**What the task requires**
Repeat the material exactly as it appears.

==== Dataset content ====

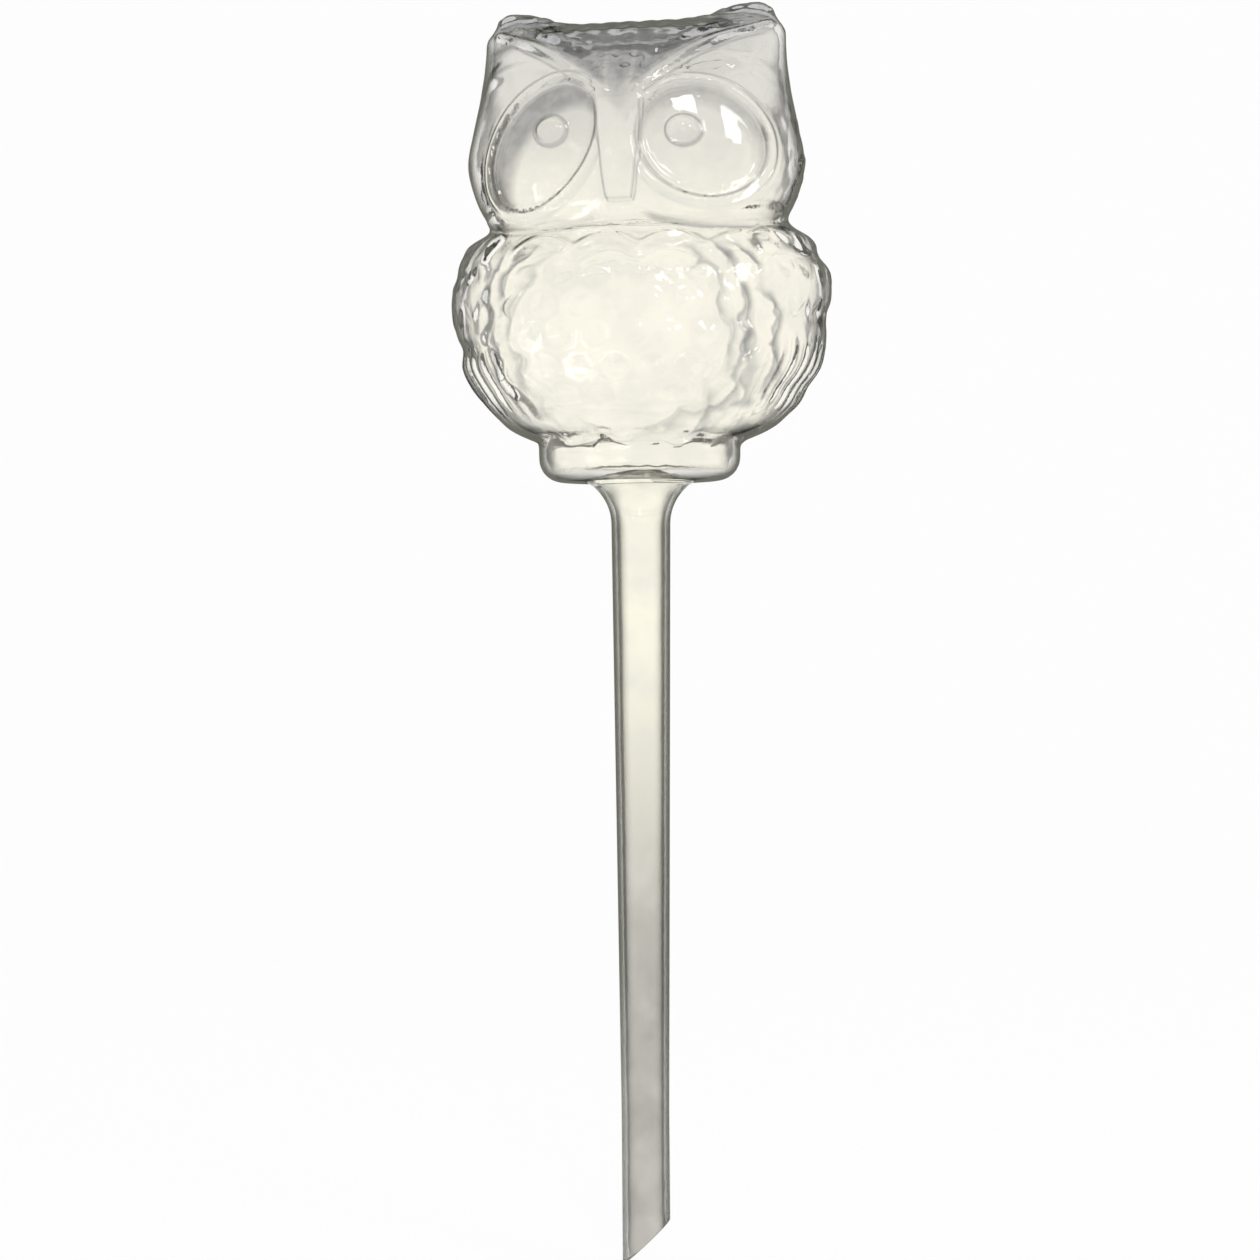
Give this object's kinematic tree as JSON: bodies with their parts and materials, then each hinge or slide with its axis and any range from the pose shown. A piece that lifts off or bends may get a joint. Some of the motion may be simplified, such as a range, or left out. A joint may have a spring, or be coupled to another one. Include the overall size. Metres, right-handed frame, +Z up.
{
  "type": "self watering spike",
  "caption": "Clear hollow owl-shaped water reservoir on a long hollow stem with a slanted open tip, pushed into the soil of a plant pot so that it waters the plant slowly.",
  "frame": {"origin": "on the stem's axis, at the flat underside of the plinth, where the spike stops on the soil", "axes": "+Z up along the stem's axis towards the owl's ears, -Y is the way the owl's face looks, +X towards the right of someone who looks at the face"},
  "size_m": [0.0856, 0.0572, 0.2779],
  "materials": {
    "clear_owl": "clear, glossy, moulded",
    "clear_stem": "clear, glossy, smooth tube"
  },
  "bodies": {
    "root": {"owl_reservoir": "clear_owl", "watering_stem": "clear_stem"}
  },
  "joints": []
}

====

**Task output**
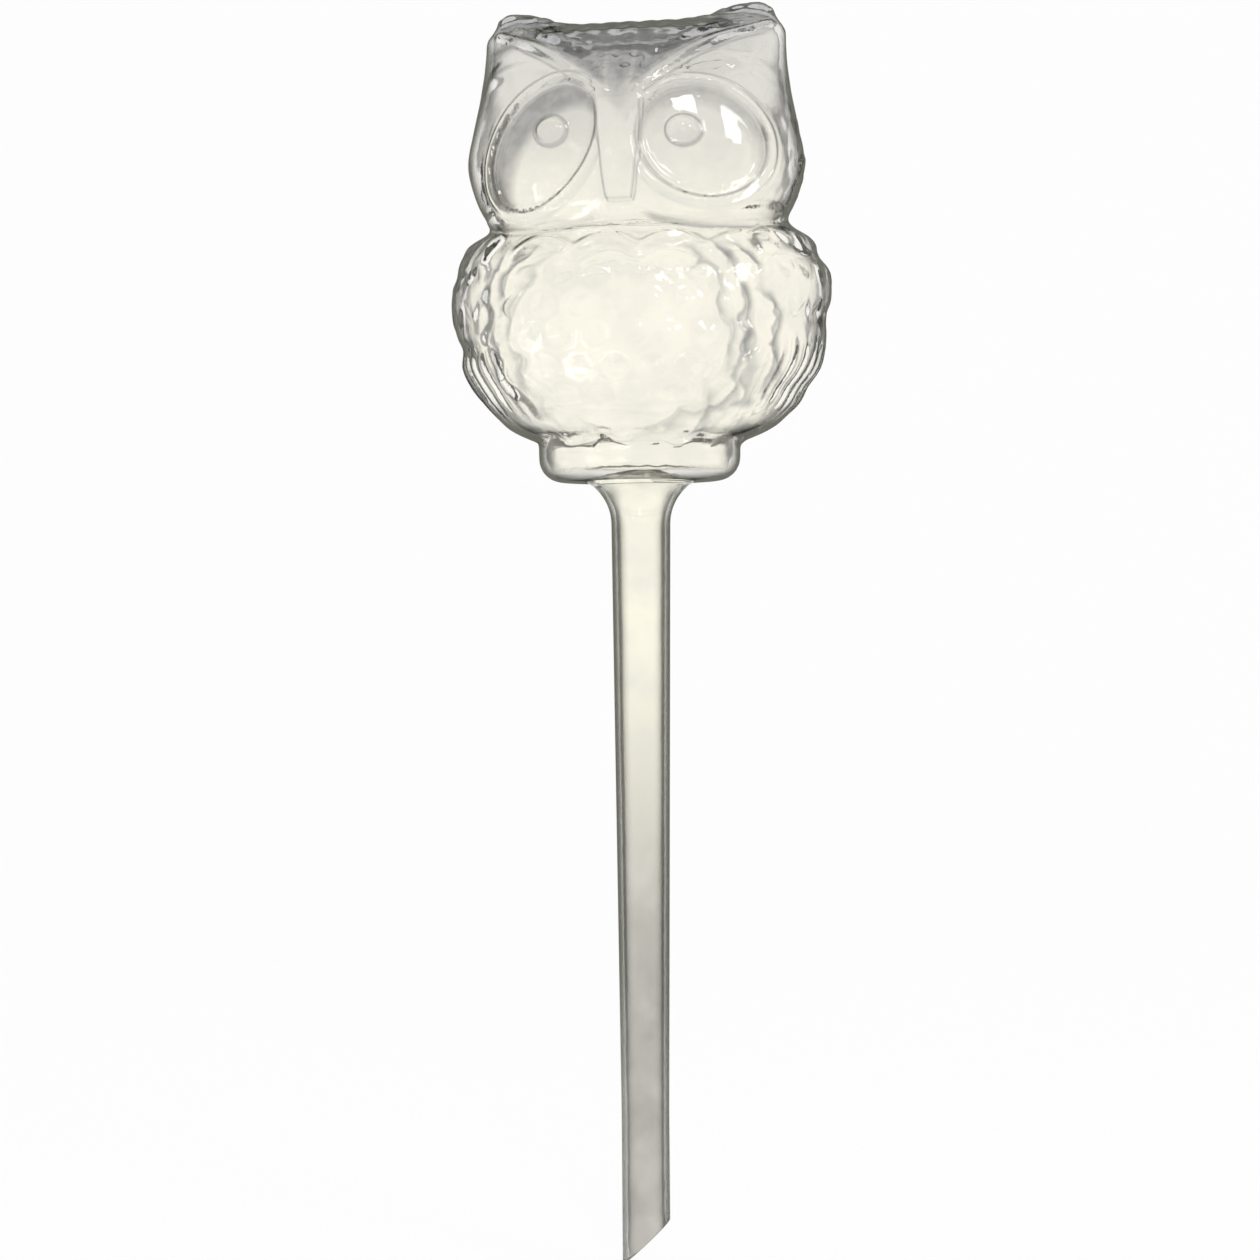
Give this object's kinematic tree as JSON: bodies with their parts and materials, then each hinge or slide with its axis and any range from the pose shown. A piece that lifts off or bends may get a joint. Some of the motion may be simplified, such as a range, or left out. A joint may have a spring, or be coupled to another one. Include the overall size. Metres, right-handed frame, +Z up.
{
  "type": "self watering spike",
  "caption": "Clear hollow owl-shaped water reservoir on a long hollow stem with a slanted open tip, pushed into the soil of a plant pot so that it waters the plant slowly.",
  "frame": {"origin": "on the stem's axis, at the flat underside of the plinth, where the spike stops on the soil", "axes": "+Z up along the stem's axis towards the owl's ears, -Y is the way the owl's face looks, +X towards the right of someone who looks at the face"},
  "size_m": [0.0856, 0.0572, 0.2779],
  "materials": {
    "clear_owl": "clear, glossy, moulded",
    "clear_stem": "clear, glossy, smooth tube"
  },
  "bodies": {
    "root": {"owl_reservoir": "clear_owl", "watering_stem": "clear_stem"}
  },
  "joints": []
}